I'm in the emotional rollercoaster right now. I don't really like it, I want out. XD
Poly, as you guys surely know, is hard work. It did seem easy at first, though, let me explain why.
I always, no matter how great my ralationship with a current boyfriend was, found myself falling someone else. And I used to feel the worst of monsters because of that. I was even worse when I was loved back, and had to choose. It seemed impossible to. I always lingered, never actually said "this one." These situations always ended up with someone (or both of them) just getting tired of waiting for me to make a decision and leaving. THAT was the hard I knew.
Sudenly, when Peaches said: You know what, you don't have to choose and it's ok to love someone else, and then CC said: You know what, I'm ok with this and I'll be with you despite knowing Peaches won't leave the picture.
I was just... Can't find the word in English. Dammit. Stuned? Marveled? I don't know, but I was all bright-eyes and smiles. Everything seemed so.freaking.easy. I loved them both. For the first time didn't have to choose. Could have them both. No drama. Yay.
Except that I overlooked the amount of hard work this was going to be. Basically I've been having a few problems. I'd love some advice, or just an insight, you guys are really good on making me see things in perspective.
Issue number one - CC is obviously NOT Peaches.
Before you get to conclussions: I would NEVER expect them to be even similar. They are very different people, I do not want CC to be an extention to Peaches, neither I expect him to act/think like Peaches or our relationship to be just like the one I have with Peaches. I love them both for who they are. That's not what I meant.
What I meant is : Peaches is pretty much the only example of a functioning, serious relationship I have. When we first started dating I was very young, and very insecure. Peaches was the strong one for me. Everything seemed to work out automatically. We met, a week latter he kissed me, two days latter we were in a ralationship and we've been fine since. He was always the one to take the chances. Since two days after he first kissing me, I knew already this was a sure thing for life. Always been like that for us. Sure. Solid. Defined. Safe.
CC on the other hand is one big mess of "let's see how it goes and deal with it as it comes". It's not BAD that it's like this. I'm just not used to it. I get insecure. I feel like anytime this ralationship could just crumble before my eyes and this constant insecurity is taking it's tool on me.
Issue 2 - People do notice I'm dating two men.

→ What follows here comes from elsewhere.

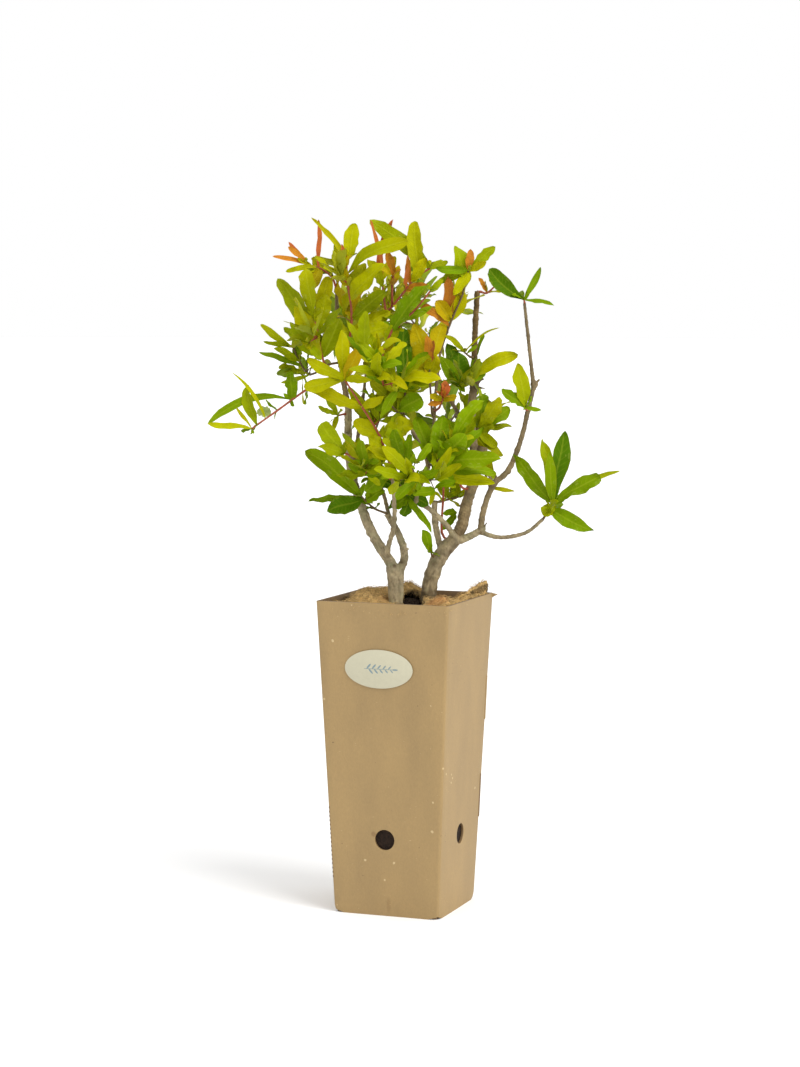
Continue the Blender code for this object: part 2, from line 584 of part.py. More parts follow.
def cut_flat(obj):
    """The trunk's flat cut, just clear of the soil."""
    bm = bmesh.new()
    bm.from_mesh(obj.data)
    ground = Vector((0, 0, SOIL_TOP + CLEAR)) * MM
    cut = bmesh.ops.bisect_plane(bm, geom=bm.verts[:] + bm.edges[:] + bm.faces[:], plane_co=ground,
                                 plane_no=(0, 0, 1), clear_inner=True)
    rim = [item for item in cut["geom_cut"] if isinstance(item, bmesh.types.BMEdge)]
    bmesh.ops.edgenet_fill(bm, edges=rim)
    bmesh.ops.recalc_face_normals(bm, faces=bm.faces)
    bm.to_mesh(obj.data)
    bm.free()


def cut_clear(obj, runs, cutters):
    """Cuts an object 0.3 mm clear of each limb that it runs into."""
    tree = tree_of(obj.data)
    for name, (points, radii) in runs.items():
        cutter = tube(name + "_space", *grown(points, radii, CLEAR), 1, cutters)
        if tree.overlap(tree_of(cutter.data)):
            boolean(obj, "DIFFERENCE", cutter)
            keep_body(obj)
            tree = tree_of(obj.data)
        remove(cutter)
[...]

I know. "Not their bussiness". Great in theory, and that was my mindset from the start. But when things people say start making my mom cry we have a problem there. When things people say start threatening a job/education oportunity for CC and myself, then we have a problem. When people start acusing Peaches of being an abusive boyfriend, and CC of being an oportunist, my family of being problematic and incapable of "raising me right" and people in general started hurting the ones I love, we have a freaking problem there. I don't even mind then calling me a slut. Whatever. I do tend to over-protect, though, and I'm just MAD at people going after the ones that I love. Peaches, CC and Mon don't mind. But this is also taking it's tool on me.
Issue 3 - Could be just me being paranoid...
...but Peaches seem to be ok with just about anything. I know it's suposed to be a good thing. But I really worry that he's compromising so I can go around doing whatever I please. And I don't want him to. I did comunicate to him I was worried about it. He keeps saying he is speaking his heart, but also always ends the sentence with "your hapiness is all that matters, don't worry about me". But HIS happiness matter to me. I can't help thinking he's not telling me all he feels, and I catch myself avoiding mentioning CC around him. Which is not good at all.
I tried to ask him about his wants and limits. He says I'm overcomplicating it.
Issue 4 - Feelings for CC
I've been alternating between "one of the loves of my life" and "friend with benefits" too fast when I think about CC. Feelings are intense and deep and everytime I'm with him I'm pretty sure I love him. But once we are apart for a few days, I start to question if I really do. I tell myself we're better off as friends (maybe even friends with benefits, but no more), remember some traits of his personality I'm not this crazy about (nothing major though)... Mostly I think I'm afraid of being in love and keep trying to convince myself I'm not. I always knew this ralationship was going to be like this. "It is what it is, it ends if it ends" sort of thing. I don't expect him to commit to being with me. I don't expect Peaches to do that, too. The difference is I know Peaches will.
Being always afraid that anything could destroy my relationship with CC, I'm unconfortable telling things to him as openly as I tell Peaches. And misscomunication always leads to major problems.
And due to this little issues, my life has been jumping from "I'm so happy and my life is perfect" to "please kill me now" in a matter of seconds. I'm lost about how to deal with this and sometimes I just feel like giving the whole thing up.
Edit: sorry, I posted on the wrong board, I think. My bad.